When she died I was devastated. I’ve grown up around death – my first funeral was at 6 months old. My great-grandparents have passed, my uncle, two siblings, friends…my Gramme is the only one that still affects me. I still cry and get choked up when I talk and think about her (so I usually try not too, because there’s a huge gaping hole where she should be). Sometimes, 5 years later, I still do a double-take on the street because I see her dopple-ganger. If I were spiritual, I’d take it as a sign that she’s looking at me (instead of just some random elderly lady with the same haircut).

When I think about how she’d feel about me, I feel so so secure in that she’d still love me – that I could still tell her anything and she’d keep it between us, that she’d be supportive, that she’d be proud, she’d tell me I’m brave, and she would understand.

My gramme is the reason that I am so strong. She’s where I got my stubbornness from, she’s where I got my I-will-protect-the-shit-out-of-the-people-I-love-screw-you-if-you-hurt-them impulse, she is why I value acceptance and completely unconditional love.

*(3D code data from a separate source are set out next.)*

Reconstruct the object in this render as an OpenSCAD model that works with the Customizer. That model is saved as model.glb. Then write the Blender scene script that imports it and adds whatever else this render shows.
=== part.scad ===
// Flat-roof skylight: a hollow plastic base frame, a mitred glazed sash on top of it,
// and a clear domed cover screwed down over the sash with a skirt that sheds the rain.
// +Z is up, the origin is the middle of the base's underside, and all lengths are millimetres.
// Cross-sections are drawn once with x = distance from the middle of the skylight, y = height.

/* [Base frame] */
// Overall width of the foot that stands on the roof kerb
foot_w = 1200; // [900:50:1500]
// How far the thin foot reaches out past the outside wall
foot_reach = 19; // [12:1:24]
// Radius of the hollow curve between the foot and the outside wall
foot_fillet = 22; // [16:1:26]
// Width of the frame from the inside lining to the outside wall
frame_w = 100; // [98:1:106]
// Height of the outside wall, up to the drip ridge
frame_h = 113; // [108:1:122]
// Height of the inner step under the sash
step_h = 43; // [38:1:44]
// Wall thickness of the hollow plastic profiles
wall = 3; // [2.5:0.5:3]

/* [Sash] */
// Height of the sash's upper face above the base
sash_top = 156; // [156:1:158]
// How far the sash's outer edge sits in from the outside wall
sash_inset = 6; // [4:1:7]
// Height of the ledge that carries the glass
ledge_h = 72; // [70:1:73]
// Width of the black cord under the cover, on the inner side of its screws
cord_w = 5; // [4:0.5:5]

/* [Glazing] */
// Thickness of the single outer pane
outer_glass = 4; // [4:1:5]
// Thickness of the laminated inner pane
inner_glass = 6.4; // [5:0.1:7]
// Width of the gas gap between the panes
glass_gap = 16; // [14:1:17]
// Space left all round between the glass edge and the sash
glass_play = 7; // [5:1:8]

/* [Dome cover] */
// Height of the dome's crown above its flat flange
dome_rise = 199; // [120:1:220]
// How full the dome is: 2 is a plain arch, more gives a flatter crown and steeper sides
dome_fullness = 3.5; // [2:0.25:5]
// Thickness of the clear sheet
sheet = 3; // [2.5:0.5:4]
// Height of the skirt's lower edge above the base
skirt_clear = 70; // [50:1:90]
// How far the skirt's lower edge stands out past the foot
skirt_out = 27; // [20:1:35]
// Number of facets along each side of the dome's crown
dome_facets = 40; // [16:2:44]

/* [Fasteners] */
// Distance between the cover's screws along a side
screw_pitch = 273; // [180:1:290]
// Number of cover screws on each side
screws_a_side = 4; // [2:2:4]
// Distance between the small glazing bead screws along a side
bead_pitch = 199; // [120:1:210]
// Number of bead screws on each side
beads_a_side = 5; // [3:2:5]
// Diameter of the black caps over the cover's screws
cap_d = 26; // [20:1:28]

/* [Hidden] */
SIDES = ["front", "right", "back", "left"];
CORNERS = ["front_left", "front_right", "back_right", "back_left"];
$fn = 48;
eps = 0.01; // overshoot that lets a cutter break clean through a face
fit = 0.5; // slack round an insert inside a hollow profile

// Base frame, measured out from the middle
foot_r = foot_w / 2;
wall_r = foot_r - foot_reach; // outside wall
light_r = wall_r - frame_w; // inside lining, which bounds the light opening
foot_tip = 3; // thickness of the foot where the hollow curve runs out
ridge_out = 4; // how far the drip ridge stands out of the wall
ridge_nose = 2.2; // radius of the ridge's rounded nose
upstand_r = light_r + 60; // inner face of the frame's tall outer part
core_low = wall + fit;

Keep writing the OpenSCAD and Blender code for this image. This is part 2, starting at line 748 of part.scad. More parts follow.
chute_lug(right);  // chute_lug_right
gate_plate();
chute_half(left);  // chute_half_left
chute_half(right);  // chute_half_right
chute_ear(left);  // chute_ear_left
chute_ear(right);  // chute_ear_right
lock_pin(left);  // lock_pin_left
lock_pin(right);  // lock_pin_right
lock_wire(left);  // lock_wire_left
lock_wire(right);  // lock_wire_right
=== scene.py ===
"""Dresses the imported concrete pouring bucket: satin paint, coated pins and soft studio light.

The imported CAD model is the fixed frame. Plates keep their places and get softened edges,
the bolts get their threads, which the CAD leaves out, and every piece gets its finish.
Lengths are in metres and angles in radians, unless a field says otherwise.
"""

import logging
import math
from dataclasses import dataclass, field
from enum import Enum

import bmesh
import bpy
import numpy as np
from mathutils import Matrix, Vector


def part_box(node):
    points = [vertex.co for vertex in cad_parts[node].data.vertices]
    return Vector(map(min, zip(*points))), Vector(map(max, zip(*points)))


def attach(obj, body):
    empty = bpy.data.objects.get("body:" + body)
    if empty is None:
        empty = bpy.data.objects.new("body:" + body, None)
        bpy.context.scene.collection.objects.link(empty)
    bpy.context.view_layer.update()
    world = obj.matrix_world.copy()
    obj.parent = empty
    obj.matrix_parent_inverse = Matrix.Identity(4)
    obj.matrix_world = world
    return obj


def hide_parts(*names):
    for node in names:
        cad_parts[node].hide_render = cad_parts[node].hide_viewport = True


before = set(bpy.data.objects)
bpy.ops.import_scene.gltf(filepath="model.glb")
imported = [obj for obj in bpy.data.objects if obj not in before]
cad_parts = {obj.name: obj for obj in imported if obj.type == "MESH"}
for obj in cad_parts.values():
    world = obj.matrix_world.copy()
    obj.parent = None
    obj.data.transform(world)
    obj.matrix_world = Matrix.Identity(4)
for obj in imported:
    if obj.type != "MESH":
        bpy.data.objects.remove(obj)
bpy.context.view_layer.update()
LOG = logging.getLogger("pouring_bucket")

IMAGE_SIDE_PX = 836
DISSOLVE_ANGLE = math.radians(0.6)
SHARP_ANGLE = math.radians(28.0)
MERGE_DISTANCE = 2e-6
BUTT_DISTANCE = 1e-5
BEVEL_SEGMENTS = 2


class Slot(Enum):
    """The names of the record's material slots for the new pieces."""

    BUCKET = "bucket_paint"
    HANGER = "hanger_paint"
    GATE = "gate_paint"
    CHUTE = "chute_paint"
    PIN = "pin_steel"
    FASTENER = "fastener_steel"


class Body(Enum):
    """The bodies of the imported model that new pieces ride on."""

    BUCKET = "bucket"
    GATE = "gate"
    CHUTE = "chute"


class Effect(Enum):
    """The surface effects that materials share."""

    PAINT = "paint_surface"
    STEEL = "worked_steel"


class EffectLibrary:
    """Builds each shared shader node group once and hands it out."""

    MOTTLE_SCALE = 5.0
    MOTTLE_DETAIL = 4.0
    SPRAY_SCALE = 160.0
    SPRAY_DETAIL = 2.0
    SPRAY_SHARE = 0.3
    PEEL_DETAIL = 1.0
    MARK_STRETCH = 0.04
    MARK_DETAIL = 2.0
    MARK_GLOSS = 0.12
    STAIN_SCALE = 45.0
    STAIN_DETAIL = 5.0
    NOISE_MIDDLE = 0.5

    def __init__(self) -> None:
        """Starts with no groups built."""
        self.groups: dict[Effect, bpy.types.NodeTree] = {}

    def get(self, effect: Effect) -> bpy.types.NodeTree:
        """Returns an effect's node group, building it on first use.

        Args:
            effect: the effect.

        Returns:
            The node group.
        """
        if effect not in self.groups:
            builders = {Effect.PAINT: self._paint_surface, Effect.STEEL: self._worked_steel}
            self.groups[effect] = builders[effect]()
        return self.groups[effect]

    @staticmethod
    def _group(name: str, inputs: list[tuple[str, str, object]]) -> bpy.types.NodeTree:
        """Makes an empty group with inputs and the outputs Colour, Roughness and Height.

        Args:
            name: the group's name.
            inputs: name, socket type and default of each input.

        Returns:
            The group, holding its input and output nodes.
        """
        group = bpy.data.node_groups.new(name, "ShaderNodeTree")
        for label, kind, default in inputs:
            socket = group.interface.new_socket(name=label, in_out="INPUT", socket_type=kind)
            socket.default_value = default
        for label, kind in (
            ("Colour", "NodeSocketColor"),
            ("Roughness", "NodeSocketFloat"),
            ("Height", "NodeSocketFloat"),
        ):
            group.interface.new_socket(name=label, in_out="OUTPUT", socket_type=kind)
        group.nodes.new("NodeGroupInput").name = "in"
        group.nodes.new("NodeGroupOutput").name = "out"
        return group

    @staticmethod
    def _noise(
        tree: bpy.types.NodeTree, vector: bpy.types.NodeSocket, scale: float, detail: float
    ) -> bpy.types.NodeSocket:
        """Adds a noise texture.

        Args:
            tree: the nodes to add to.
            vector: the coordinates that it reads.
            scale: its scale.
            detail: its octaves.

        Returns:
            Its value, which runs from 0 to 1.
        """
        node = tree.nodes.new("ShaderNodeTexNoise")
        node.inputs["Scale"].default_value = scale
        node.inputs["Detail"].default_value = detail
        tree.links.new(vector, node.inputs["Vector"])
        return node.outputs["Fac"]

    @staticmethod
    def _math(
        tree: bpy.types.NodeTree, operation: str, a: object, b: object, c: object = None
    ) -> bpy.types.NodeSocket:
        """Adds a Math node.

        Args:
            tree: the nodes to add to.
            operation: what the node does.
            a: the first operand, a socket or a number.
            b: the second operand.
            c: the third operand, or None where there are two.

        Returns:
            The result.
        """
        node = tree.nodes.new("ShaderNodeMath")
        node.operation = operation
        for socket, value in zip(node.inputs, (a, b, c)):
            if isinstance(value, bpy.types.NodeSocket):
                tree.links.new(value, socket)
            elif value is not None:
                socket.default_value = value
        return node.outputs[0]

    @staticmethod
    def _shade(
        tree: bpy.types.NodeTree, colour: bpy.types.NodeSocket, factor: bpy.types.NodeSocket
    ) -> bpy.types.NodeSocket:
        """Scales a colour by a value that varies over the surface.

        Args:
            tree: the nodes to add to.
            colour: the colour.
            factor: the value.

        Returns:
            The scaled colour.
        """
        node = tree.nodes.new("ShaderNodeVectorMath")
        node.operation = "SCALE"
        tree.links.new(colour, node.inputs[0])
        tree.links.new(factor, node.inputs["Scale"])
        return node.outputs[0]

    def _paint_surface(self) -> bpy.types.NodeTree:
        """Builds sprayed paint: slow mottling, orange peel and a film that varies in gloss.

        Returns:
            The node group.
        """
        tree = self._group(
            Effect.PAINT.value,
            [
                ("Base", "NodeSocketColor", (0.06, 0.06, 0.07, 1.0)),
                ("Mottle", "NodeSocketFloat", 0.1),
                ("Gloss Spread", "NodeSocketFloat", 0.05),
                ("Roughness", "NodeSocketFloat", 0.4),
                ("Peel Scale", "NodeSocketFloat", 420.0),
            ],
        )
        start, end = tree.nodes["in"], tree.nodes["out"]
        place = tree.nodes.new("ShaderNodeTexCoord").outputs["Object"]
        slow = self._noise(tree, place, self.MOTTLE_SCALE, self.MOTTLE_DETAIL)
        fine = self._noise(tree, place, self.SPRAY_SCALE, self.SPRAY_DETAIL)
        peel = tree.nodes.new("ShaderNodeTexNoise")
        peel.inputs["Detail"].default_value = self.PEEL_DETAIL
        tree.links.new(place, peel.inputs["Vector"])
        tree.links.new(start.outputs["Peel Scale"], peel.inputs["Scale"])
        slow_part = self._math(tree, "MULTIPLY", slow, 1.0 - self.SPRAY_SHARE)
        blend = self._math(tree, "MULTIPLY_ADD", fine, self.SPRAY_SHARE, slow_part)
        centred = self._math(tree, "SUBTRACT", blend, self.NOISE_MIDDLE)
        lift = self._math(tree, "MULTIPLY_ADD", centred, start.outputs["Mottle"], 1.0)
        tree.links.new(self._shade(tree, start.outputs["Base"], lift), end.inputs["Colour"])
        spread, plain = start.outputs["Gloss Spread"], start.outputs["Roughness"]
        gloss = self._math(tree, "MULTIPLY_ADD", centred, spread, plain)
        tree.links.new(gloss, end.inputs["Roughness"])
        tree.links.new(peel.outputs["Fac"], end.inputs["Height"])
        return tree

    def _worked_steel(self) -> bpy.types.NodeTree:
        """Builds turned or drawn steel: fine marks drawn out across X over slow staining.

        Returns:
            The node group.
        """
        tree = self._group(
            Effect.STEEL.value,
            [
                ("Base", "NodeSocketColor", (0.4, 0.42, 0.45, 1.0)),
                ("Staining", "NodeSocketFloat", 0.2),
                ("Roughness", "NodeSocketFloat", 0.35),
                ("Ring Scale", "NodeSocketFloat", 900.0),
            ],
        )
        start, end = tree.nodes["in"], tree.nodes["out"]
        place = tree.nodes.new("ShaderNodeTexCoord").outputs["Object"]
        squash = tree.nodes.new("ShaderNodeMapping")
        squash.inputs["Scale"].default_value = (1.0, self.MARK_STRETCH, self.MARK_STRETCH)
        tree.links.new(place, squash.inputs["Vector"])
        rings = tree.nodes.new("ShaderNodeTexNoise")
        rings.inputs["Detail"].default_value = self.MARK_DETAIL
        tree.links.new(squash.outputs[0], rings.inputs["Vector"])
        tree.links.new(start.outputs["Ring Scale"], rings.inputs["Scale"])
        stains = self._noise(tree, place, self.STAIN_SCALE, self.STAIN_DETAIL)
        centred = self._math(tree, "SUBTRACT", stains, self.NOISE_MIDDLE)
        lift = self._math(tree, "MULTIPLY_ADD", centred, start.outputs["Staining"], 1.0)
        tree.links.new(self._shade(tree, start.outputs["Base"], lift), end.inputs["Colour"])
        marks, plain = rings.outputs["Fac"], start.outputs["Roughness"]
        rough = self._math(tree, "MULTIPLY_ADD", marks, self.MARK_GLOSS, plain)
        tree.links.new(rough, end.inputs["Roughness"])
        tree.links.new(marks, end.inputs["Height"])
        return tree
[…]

She is why I am so lucky. Because without her just loving me? I would have been so different. She taught me, without either of us realizing it, that I am worth loving because I am me – that people who don’t accept me for me are not worth my time. And that’s why my marriage looks the way it does, that’s why I’m lucky, that’s why I built a circle of friends who genuinely cared about me, a circle that my family couldn’t penetrate.

I am lucky because as a child, I had a tether – and when all hell broke loose, when the shit hit the fan, when the abuse left crushing and devastating imprints on my soul – I knew that someone loved me unconditionally and that was right.

That’s why my story is different. That’s why my marriage is actually healthy – the healthiest relationship I’ve ever had.